See this related post where user "sugur_ros" references BER vs Eb/No for LoRa CSS, with his results as copied below:

LoRa BER Eb/No

Compare that to this plot specific to uncoded QAM:

BER for QAM

The above plot is from "Analysis of the Probability of Bit Error Performance on Different Digital Modulation Techniques over AWGN Channel Using Matlab" by Diponkor Bala et al. JEEECCS, Vol 7, Issue 25, pages 9-18, 2021.

What these plots show is that (under additive white Gaussian noise conditions) to achieve a 10^{-4} bit rate with LoRa, a 5 dB SNR per bit transmitted is required. Comparing that to the (uncoded) results for 4 to 256 QAM and we see that 8 to 21 dB SNR per bit is required! Coding will improve this but no where near the achieved results with LoRa. What we get for the higher energy needed with QAM that isn't indicated in the above plots is spectral efficiency- we can transmit more bits in less bandwidth, and this is detailed further with the plot below.

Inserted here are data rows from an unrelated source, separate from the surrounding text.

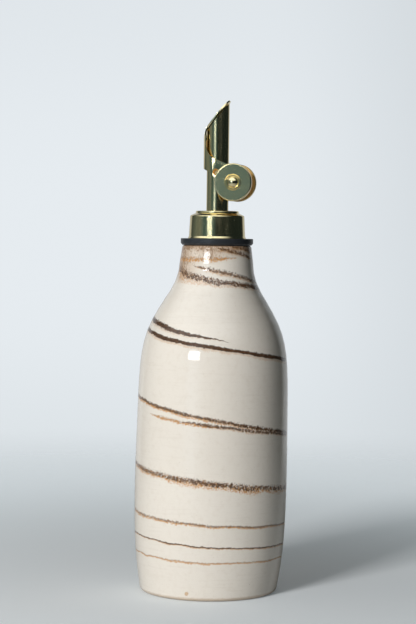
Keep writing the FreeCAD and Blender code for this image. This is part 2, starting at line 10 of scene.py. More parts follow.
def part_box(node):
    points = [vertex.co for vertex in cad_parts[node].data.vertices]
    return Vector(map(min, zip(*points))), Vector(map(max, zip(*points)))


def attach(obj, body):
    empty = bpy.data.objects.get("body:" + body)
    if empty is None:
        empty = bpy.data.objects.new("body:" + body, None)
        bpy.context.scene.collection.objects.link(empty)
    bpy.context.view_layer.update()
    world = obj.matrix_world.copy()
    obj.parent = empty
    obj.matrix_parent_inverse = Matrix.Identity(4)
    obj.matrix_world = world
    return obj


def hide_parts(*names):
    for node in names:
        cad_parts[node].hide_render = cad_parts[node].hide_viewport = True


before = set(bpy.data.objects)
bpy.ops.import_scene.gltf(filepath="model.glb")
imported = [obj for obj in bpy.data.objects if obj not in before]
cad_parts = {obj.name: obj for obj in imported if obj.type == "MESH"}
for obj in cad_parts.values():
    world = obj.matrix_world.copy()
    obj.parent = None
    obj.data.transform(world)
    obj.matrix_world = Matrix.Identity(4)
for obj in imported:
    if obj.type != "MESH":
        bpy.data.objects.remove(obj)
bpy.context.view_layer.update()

bl_info = {
    "name": "Clay Oil Bottle",
    "version": (1, 0, 0),
    "blender": (4, 5, 0),
    "location": "3D View > Sidebar > Oil Bottle",
    "description": "Finishes a clay oil bottle with a brass pouring spout on its packed frame",
    "category": "Object",
}

MM = 0.001
TURN = 2 * math.pi
BOTTLE_BODY = "dispenser"
FLAP_BODY = "pouring_flap"


# ------------------------------------------------------------------ what the frame says

def node_box(name):
    """Lowest and highest corner of a node of the frame."""
    low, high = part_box(name)
    return low, high


TUBE_LOW, TUBE_HIGH = node_box("spout_tube")
RIM_HEIGHT = node_box("bottle")[1].z
POURER_X = (TUBE_LOW.x + TUBE_HIGH.x) / 2
LEAN = POURER_X / RIM_HEIGHT
DISC_INNER = node_box("weight_far")[0].y
# The flap's bent sheet: the discs lie against its outside, and its strip ends at the bend under the lid.
SHEET_OUT = DISC_INNER
SHEET = 0.75 * MM
BEND_DROP = 17.5 * MM
STRIP_TOP = TUBE_HIGH.z - BEND_DROP


# ------------------------------------------------------------------ settings

# Control points of the thrown body's outline, in millimetres: radius and height, from the foot up.
OUTLINE = [(32.4, -1), (35.9, 14), (37.0, 45), (36.2, 85), (35.8, 118), (28.8, 133), (23.6, 141), (17.0, 152),
           (16.6, 167)]
# The slight swelling under the rim, in millimetres: its height, how far it reaches up and down, and how much.
NECK_SWELL = (158.5, 6.0, 0.35)
# Foot and inside of the wall, in millimetres.
FOOT_HOLLOW = 0.3
FOOT_RING_INNER, FOOT_RING, FOOT_RING_OUTER = 24, 27, 30
FOOT_RADIUS, FOOT_ROUND = 32.9, 2.2
RIM_RADIUS, LIP_ROUND, MOUTH_ROUND = 16.62, 1.5, 0.8
FLOOR, FLOOR_ROUND = 6, 4.0
BORE_LOW, BORE_ROUND = 152, 2.0
INSIDE_LOW, INSIDE_HIGH = 10, 148
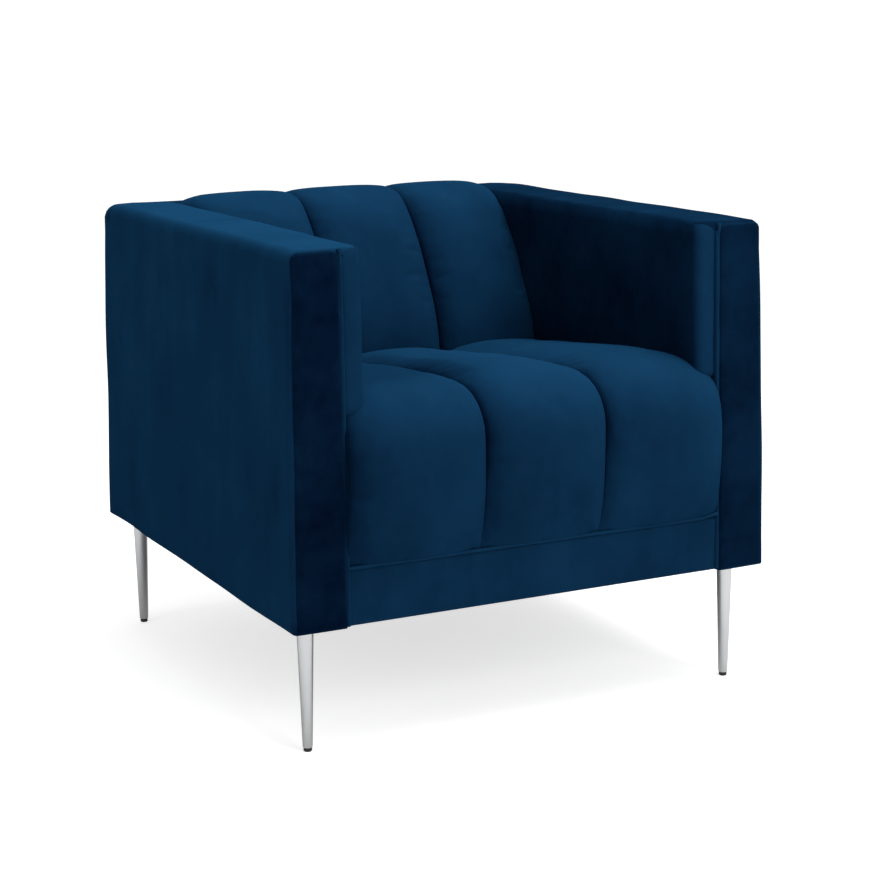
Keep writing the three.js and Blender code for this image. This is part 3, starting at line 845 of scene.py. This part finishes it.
# %% Piping
def tube(points, radius, sides=12):
    """A round cord along a line of points that runs mostly along x."""
    bm = bmesh.new()
    start = Vector(points[0])
    turn = Matrix.Rotation(math.pi / 2, 4, "Y")
    ring = bmesh.ops.create_circle(
        bm, segments=sides, radius=radius, cap_ends=True, matrix=Matrix.Translation(start) @ turn
    )
    face = ring["verts"][0].link_faces[0]
    for previous, point in zip(points, points[1:]):
        grown = bmesh.ops.extrude_discrete_faces(bm, faces=[face])
        face = grown["faces"][0]
        bmesh.ops.translate(bm, verts=face.verts[:], vec=Vector(point) - Vector(previous))
    bmesh.ops.holes_fill(bm, edges=[e for e in bm.edges if e.is_boundary])
    return bm


CORD_RADIUS = 0.0026
CORD_STEPS = 120
CORD_WAVER = 0.0010
CORD_LIFT = 0.004  # how far its right end is drawn up, over the last tenth of half its length
piping_lo, piping_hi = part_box("seat_piping")
cord_height = (piping_lo.z + piping_hi.z) / 2 - 0.001
cord = []
for i in range(CORD_STEPS + 1):
    x = -INNER + 2 * INNER * i / CORD_STEPS
    waver = CORD_WAVER * noise.noise(Vector((x * 9, 4.0, 0.0)))
    lift = CORD_LIFT * max(0.0, x / INNER - 0.9) * 10
    cord.append((x, band_lo.y - 0.0012, cord_height + waver + lift))
finish_piece(
    "seat_piping_velvet", tube(cord, CORD_RADIUS), VELVET["piping"], ["seat_piping"]
)

# %% [markdown]
# ## Legs
# The legs are turned and plated steel, slim and tapered, each on a small black plastic foot. The
# CAD's legs have few sides, which would show as bands in the metal. So they are spun again here
# from the sizes of their nodes, with enough sides for smooth reflections.

# %% Spinning a profile
def spun(profile, centre, segments=64):
    bm = bmesh.new()
    verts = [bm.verts.new((centre[0] + r, centre[1], z)) for r, z in profile]
    edges = [bm.edges.new(pair) for pair in zip(verts, verts[1:])]
    bmesh.ops.spin(
        bm,
        geom=verts + edges,
        cent=(*centre, 0),
        axis=(0, 0, 1),
        angle=2 * math.pi,
        steps=segments,
        use_merge=True,
    )
    bmesh.ops.remove_doubles(bm, verts=bm.verts, dist=1e-6)
    return bm


# %% [markdown]
# Polished metal takes its looks from the room. All that it needs is a pale colour, full metalness
# and a low roughness, each broken up by a little wear, and a fine grain along the leg. The plain
# finish beside it serves the plastic, and below the wood, the foam and the cloths: two close
# shades in a noise, which can be stretched into grain or weave.

# %% Chrome and plastic
def chrome():
    material, tree, shader = new_material("leg_chrome")
    wear = noise_of(tree, scale=60.0, stretch=(1, 1, 0.2))
    colour = mix_colours(tree, wear, (0.60, 0.61, 0.62), (0.74, 0.745, 0.75))
    tree.links.new(colour, shader.inputs["Base Color"])
    shader.inputs["Metallic"].default_value = 1.0
    smear = math_node(tree, "ADD", math_node(tree, "MULTIPLY", wear, 0.10), 0.12)
    tree.links.new(smear, shader.inputs["Roughness"])
    bump(
        tree,
        shader,
        noise_of(tree, scale=900.0, stretch=(1, 1, 0.05)),
        strength=0.03,
        distance=0.0002,
    )
    return material


def plain(
    name, dark, light, scale, stretch=(1, 1, 1), roughness=0.7, metallic=0.0, depth=0.0003
):
    """A plain finish: two close shades in a noise that can be stretched into grain or weave."""
    material, tree, shader = new_material(name)
    grain = noise_of(tree, scale, stretch, detail=5.0)
    patches = noise_of(tree, scale=6.0)
    share = math_node(tree, "ADD", math_node(tree, "MULTIPLY", grain, 0.7), -0.15)
    share = math_node(tree, "ADD", share, math_node(tree, "MULTIPLY", patches, 0.5))
    tree.links.new(mix_colours(tree, share, dark, light), shader.inputs["Base Color"])
    shader.inputs["Roughness"].default_value = roughness
    shader.inputs["Metallic"].default_value = metallic
    bump(tree, shader, grain, strength=0.3, distance=depth)
    return material


CHROME = chrome()
PLASTIC = plain(
    "glide_plastic", (0.010, 0.011, 0.014), (0.03, 0.032, 0.036), scale=300.0, roughness=0.45
)
print("metal and plastic:", CHROME.name, PLASTIC.name)

# %% [markdown]
# A leg's profile is one straight taper between two radii, read from the boxes of the leg and of
# the foot. Its tip is rounded over the foot by about a millimetre, so that it has a fine bright
# edge. A sharp angle between faces stays sharp in the shading.

# %% Legs and feet
def leg_and_foot(end, side_name):
    lo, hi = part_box(f"leg_{end}_{side_name}")
    foot_lo, foot_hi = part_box(f"glide_{end}_{side_name}")
    centre = ((lo.x + hi.x) / 2, (lo.y + hi.y) / 2)
    top_r = (hi.x - lo.x) / 2
    foot_r = (foot_hi.x - foot_lo.x) / 2
    tip_r = foot_r + 0.001
    under = BOTTOM + 0.001
    profile = [
        (0.0, lo.z),
        (tip_r - 0.0012, lo.z),
        (tip_r - 0.0003, lo.z + 0.0005),
        (tip_r, lo.z + 0.0016),
        (top_r, under - 0.001),
        (top_r, under),
        (0.0, under),
    ]
    leg = finish_piece(
        f"leg_metal_{end}_{side_name}",
        spun(profile, centre),
        CHROME,
        [f"leg_{end}_{side_name}"],
    )
    profile = [(0.0, 0.0), (foot_r - 0.001, 0.0), (foot_r, 0.001), (foot_r, lo.z), (0.0, lo.z)]
    foot = finish_piece(
        f"foot_{end}_{side_name}",
        spun(profile, centre, 40),
        PLASTIC,
        [f"glide_{end}_{side_name}"],
    )
    for piece in (leg, foot):
        piece.data.set_sharp_from_angle(angle=math.radians(35))


for end in ("front", "rear"):
    for side_name in SIDES:
        leg_and_foot(end, side_name)

# %% [markdown]
# ## Hidden parts
# The frame, the springs, the foam and the cloths keep their CAD shapes, since they are flat boards,
# wires and blocks in reality too. Each gets the finish of its own material slot, because a
# cut-away view shows them.

# %% Finishes for the CAD nodes
FINISHES = {
    "frame_wood": plain(
        "frame_wood",
        (0.30, 0.16, 0.07), (0.55, 0.34, 0.17),
        scale=18.0, stretch=(1, 1, 0.12), roughness=0.75,
    ),
    "plywood": plain(
        "plywood",
        (0.42, 0.28, 0.14), (0.62, 0.45, 0.26),
        scale=14.0, stretch=(0.15, 1, 1), roughness=0.7,
    ),
    "hardboard": plain(
        "hardboard",
        (0.16, 0.09, 0.045), (0.28, 0.17, 0.09),
        scale=120.0, roughness=0.85,
    ),
    "spring_steel": plain(
        "spring_steel",
        (0.20, 0.21, 0.22), (0.34, 0.35, 0.36),
        scale=200.0, roughness=0.4, metallic=1.0,
    ),
    "foam": plain(
        "foam",
        (0.70, 0.60, 0.34), (0.84, 0.77, 0.50),
        scale=500.0, roughness=1.0, depth=0.001,
    ),
    "fibre": plain(
        "fibre",
        (0.78, 0.78, 0.76), (0.92, 0.92, 0.90),
        scale=240.0, stretch=(1, 0.2, 1), roughness=1.0,
    ),
    "felt": plain(
        "felt",
        (0.16, 0.155, 0.145), (0.27, 0.26, 0.25),
        scale=400.0, roughness=1.0,
    ),
    "webbing": plain(
        "webbing",
        (0.012, 0.012, 0.015), (0.05, 0.05, 0.055),
        scale=160.0, stretch=(0.1, 1, 6), roughness=0.95,
    ),
    "dust_cloth": plain(
        "dust_cloth",
        (0.004, 0.004, 0.005), (0.014, 0.014, 0.016),
        scale=700.0, roughness=1.0,
    ),
    "leg_chrome": CHROME,
    "glide_plastic": PLASTIC,
    "velvet": VELVET["outside"],
}
slot_of = {part["node"]: part["material_slot"] for part in frame["record"]["subparts"]}
for name, cad in frame["nodes"].items():
    for i in range(len(cad.data.materials)):
        cad.data.materials[i] = FINISHES[slot_of[name]]
print("dressed", len(frame["nodes"]), "CAD nodes")

# %% [markdown]
# ## Studio
# The chair stands on a white sheet in a white room. A real sheet would turn grey away from the
# lamps, so floor and world shine a little, for the camera only; the chair is lit by the world's
# plain share. The floor still catches a soft shadow.

# %% Floor and world
FLOOR_GLOW = 0.62
WORLD_LIGHT, WORLD_GLOW = 0.50, 0.55


def floor():
    bm = bmesh.new()
    bmesh.ops.create_grid(bm, x_segments=1, y_segments=1, size=14)
    mesh = bpy.data.meshes.new("floor")
    bm.to_mesh(mesh)
    bm.free()
    material, tree, shader = new_material("floor_paper")
    shader.inputs["Base Color"].default_value = (0.86, 0.86, 0.86, 1)
    shader.inputs["Roughness"].default_value = 1.0
    shader.inputs["Specular IOR Level"].default_value = 0.0
    path = tree.nodes.new("ShaderNodeLightPath")
    glow = math_node(tree, "MULTIPLY", path.outputs["Is Camera Ray"], FLOOR_GLOW)
    shader.inputs["Emission Color"].default_value = (1, 1, 1, 1)
    tree.links.new(glow, shader.inputs["Emission Strength"])
    mesh.materials.append(material)
    made = bpy.data.objects.new("floor", mesh)
    bpy.context.scene.collection.objects.link(made)


def world():
    made = bpy.data.worlds.new("studio")
    made.use_nodes = True
    bpy.context.scene.world = made
    tree = made.node_tree
    background = tree.nodes["Background"]
    background.inputs["Color"].default_value = (1, 1, 1, 1)
    path = tree.nodes.new("ShaderNodeLightPath")
    glow = math_node(tree, "MULTIPLY", path.outputs["Is Camera Ray"], WORLD_GLOW)
    tree.links.new(math_node(tree, "ADD", glow, WORLD_LIGHT), background.inputs["Strength"])


floor()
world()
print("floor and world in place")

# %% [markdown]
# Small lamps would draw hard edges on the velvet. Three large square panels give long soft
# gradients: the strongest above, for the tops of the arms and the seat, one ahead for the fronts,
# and a weak one at the left for the outside of the arm.

# %% Lamps
AIM = (0, 0, 0.4)  # the middle of the chair


def lamp(name, place, size, power):
    light = bpy.data.lights.new(name, "AREA")
    light.shape = "SQUARE"
    light.size = size
    light.energy = power
    made = bpy.data.objects.new(name, light)
    bpy.context.scene.collection.objects.link(made)
    made.location = place
    made.rotation_euler = (Vector(AIM) - Vector(place)).to_track_quat("-Z", "Y").to_euler()


lamp("top_panel", (0.6, -0.5, 3.2), size=2.0, power=62)
lamp("front_panel", (0.8, -3.6, 2.1), size=1.8, power=46)
lamp("left_panel", (-3.4, -0.6, 1.6), size=1.8, power=12)
print("lamps", [light.name for light in bpy.data.lights])

# %% [markdown]
# ## Camera
# A long lens keeps the chair's edges nearly parallel. It stands ahead and to the left, a little
# above the arms, and looks slightly down. The lens is shifted, as a studio camera's is, so that
# the chair sits in the middle without tipping the camera further.

# %% Camera
YAW, PITCH, TILT = (math.radians(angle) for angle in (26.57, -10.32, -0.67))
CAMERA_PLACE = (-1.3597, FRONT - 2.4064, 0.9869)
lens = bpy.data.cameras.new("camera")
lens.sensor_width = 36
lens.lens = 85.4
lens.shift_y = -0.064
camera = bpy.data.objects.new("camera", lens)
bpy.context.scene.collection.objects.link(camera)
turn = Matrix.Rotation(-YAW, 4, "Z") @ Matrix.Rotation(math.pi / 2 + PITCH, 4, "X")
turn = turn @ Matrix.Rotation(TILT, 4, "Z")
camera.matrix_world = Matrix.Translation(CAMERA_PLACE) @ turn
bpy.context.scene.camera = camera
bpy.context.scene.view_settings.view_transform = "Standard"
print("camera at", [round(c, 3) for c in camera.matrix_world.translation])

This plot below from "Optical Fiber Telecommunications (Sixth Edition), 2014 by Masataka Nakazawa et al, and other plots like it, are useful in showing both metrics together with the Shannon limit where spectral efficiency would be high on the vertical axis and power efficiency would be low on the horizontal axis.

Spectral Efficiency

Further and significantly is the fact that the chirp spread spectrum waveform is also a constant envelope modulation (as AlexTP mentioned in the comments). This allows for the power amplifier in the transmitter to run much closer to saturated output power which leads to significant power efficiency.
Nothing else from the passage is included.